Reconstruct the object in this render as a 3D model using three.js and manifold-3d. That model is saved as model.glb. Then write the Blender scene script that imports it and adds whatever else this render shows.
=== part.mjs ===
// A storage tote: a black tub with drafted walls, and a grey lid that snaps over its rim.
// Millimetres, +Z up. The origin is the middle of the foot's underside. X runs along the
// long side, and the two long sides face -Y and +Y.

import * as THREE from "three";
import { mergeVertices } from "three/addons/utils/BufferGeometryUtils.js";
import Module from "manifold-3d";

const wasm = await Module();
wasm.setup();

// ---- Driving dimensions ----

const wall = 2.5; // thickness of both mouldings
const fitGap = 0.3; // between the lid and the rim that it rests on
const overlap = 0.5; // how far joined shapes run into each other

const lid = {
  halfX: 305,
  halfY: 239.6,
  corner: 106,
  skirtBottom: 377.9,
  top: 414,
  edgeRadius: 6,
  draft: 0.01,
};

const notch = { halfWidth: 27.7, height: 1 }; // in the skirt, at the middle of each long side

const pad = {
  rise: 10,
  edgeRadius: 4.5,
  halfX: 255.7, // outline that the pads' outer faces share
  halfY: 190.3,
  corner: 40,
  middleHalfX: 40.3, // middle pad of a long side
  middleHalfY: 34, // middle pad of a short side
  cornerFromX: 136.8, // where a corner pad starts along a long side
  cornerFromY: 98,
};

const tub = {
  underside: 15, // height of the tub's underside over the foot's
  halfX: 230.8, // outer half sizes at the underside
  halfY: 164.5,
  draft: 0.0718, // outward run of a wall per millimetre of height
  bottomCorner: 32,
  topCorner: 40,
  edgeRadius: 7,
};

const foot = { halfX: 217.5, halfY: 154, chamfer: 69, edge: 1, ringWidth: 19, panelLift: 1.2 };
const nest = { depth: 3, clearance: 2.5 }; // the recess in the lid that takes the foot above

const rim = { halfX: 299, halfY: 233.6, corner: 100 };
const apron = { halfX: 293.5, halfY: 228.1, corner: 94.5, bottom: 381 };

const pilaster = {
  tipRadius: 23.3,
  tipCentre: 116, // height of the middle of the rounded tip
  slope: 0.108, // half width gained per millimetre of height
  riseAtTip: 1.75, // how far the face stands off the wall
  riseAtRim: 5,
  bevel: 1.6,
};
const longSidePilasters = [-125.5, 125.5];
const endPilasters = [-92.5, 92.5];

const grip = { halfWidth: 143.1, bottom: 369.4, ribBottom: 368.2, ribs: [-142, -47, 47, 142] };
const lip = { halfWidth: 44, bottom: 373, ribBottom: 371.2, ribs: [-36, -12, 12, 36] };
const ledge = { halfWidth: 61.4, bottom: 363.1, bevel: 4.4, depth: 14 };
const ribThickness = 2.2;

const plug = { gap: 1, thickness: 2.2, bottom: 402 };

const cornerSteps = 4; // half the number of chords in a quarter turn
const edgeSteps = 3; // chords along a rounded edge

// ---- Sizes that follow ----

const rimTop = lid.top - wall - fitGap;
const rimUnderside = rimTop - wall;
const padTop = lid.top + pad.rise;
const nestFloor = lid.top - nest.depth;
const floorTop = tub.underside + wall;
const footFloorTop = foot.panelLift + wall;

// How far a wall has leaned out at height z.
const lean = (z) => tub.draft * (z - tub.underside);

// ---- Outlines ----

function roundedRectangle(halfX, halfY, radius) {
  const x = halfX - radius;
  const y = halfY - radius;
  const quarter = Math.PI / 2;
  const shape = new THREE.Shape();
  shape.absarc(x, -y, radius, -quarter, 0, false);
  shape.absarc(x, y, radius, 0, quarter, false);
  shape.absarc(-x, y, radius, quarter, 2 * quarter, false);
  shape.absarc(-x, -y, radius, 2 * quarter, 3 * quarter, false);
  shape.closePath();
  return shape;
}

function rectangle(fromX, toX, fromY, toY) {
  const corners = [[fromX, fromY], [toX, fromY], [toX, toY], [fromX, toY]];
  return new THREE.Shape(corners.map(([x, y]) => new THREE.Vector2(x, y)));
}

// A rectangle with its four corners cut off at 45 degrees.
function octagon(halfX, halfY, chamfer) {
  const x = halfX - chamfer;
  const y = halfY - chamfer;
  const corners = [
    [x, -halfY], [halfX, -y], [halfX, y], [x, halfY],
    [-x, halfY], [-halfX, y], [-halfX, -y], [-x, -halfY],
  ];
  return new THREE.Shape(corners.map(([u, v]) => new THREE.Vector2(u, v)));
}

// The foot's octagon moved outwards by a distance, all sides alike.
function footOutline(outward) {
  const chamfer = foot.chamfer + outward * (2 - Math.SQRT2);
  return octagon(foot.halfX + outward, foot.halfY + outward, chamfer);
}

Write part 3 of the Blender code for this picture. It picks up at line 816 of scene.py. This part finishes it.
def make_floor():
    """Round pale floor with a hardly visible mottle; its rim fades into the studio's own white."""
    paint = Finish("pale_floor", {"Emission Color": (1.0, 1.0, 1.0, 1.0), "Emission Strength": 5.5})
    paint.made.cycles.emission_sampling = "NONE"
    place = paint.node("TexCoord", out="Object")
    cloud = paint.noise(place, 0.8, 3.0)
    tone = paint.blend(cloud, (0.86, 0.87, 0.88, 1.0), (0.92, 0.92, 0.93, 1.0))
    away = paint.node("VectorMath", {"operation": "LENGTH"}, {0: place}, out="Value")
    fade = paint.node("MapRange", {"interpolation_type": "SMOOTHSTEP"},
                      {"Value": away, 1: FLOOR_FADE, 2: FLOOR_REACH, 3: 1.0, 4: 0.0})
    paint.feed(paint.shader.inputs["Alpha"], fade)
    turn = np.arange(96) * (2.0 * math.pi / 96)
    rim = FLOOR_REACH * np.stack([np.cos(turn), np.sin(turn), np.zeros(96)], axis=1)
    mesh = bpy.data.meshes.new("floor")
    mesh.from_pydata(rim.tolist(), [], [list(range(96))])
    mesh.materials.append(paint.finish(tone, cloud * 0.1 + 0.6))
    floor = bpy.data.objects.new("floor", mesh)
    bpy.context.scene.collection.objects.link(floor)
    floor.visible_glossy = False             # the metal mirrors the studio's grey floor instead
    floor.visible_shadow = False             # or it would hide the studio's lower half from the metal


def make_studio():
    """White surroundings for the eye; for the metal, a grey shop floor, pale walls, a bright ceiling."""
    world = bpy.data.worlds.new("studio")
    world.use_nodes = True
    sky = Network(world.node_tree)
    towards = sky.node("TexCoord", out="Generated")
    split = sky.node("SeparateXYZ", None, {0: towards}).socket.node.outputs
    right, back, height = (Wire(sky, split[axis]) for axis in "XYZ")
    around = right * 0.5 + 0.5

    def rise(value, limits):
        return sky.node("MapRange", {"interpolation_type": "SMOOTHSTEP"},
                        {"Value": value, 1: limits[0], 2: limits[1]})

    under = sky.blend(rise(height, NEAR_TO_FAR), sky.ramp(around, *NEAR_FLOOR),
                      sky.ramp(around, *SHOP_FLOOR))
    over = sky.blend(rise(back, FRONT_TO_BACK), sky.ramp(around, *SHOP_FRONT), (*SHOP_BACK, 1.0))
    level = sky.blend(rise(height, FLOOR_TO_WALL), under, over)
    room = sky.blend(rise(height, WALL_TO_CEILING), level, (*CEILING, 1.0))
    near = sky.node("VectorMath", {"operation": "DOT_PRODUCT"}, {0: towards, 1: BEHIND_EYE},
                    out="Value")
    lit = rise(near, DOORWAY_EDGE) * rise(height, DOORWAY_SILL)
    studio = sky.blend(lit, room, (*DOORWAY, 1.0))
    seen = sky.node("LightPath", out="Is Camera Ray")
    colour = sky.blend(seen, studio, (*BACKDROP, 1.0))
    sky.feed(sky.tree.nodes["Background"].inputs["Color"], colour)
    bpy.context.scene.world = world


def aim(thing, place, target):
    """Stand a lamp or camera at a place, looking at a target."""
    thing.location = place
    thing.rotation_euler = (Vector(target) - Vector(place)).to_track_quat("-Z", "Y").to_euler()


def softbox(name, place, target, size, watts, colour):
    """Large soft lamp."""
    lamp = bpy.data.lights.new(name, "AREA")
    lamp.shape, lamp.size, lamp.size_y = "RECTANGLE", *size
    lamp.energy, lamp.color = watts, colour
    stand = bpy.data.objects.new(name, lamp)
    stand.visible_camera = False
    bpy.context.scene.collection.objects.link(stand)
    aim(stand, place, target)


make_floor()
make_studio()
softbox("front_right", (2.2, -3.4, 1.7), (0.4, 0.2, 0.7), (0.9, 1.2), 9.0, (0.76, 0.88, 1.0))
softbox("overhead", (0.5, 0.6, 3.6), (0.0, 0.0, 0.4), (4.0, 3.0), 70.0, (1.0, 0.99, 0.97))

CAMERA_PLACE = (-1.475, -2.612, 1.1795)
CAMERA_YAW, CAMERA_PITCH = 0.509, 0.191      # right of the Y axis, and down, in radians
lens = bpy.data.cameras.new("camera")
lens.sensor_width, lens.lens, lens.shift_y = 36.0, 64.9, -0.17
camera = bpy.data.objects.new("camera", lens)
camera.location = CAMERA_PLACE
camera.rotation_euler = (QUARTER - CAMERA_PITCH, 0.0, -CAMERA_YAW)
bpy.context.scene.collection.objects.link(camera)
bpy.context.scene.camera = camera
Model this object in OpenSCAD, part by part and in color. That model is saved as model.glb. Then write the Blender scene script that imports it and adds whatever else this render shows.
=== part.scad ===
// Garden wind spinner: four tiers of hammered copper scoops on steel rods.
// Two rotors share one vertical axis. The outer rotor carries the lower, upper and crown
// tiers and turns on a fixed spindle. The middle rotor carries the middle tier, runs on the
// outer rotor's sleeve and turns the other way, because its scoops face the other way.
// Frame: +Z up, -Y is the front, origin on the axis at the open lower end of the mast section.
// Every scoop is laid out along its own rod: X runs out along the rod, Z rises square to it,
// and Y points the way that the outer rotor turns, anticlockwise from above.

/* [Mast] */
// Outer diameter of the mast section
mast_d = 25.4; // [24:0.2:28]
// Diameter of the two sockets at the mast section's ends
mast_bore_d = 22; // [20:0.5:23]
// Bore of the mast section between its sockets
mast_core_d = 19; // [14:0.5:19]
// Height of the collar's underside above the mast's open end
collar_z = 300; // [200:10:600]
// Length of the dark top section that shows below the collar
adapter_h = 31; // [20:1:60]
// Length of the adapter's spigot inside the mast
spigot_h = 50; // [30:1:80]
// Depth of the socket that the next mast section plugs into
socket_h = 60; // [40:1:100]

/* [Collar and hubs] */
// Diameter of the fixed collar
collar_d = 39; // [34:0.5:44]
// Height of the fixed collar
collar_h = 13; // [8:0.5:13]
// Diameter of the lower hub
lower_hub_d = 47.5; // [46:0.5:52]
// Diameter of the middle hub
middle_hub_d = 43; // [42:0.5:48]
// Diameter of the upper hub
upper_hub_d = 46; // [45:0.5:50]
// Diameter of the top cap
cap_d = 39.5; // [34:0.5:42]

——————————

_Goal_: Copy out only the lines running from the beginning of the data to the line with "---- Driving dimensions", both ends included.

_The result_:
Reconstruct the object in this render as a 3D model using three.js and manifold-3d. That model is saved as model.glb. Then write the Blender scene script that imports it and adds whatever else this render shows.
=== part.mjs ===
// A storage tote: a black tub with drafted walls, and a grey lid that snaps over its rim.
// Millimetres, +Z up. The origin is the middle of the foot's underside. X runs along the
// long side, and the two long sides face -Y and +Y.

import * as THREE from "three";
import { mergeVertices } from "three/addons/utils/BufferGeometryUtils.js";
import Module from "manifold-3d";

const wasm = await Module();
wasm.setup();

// ---- Driving dimensions ----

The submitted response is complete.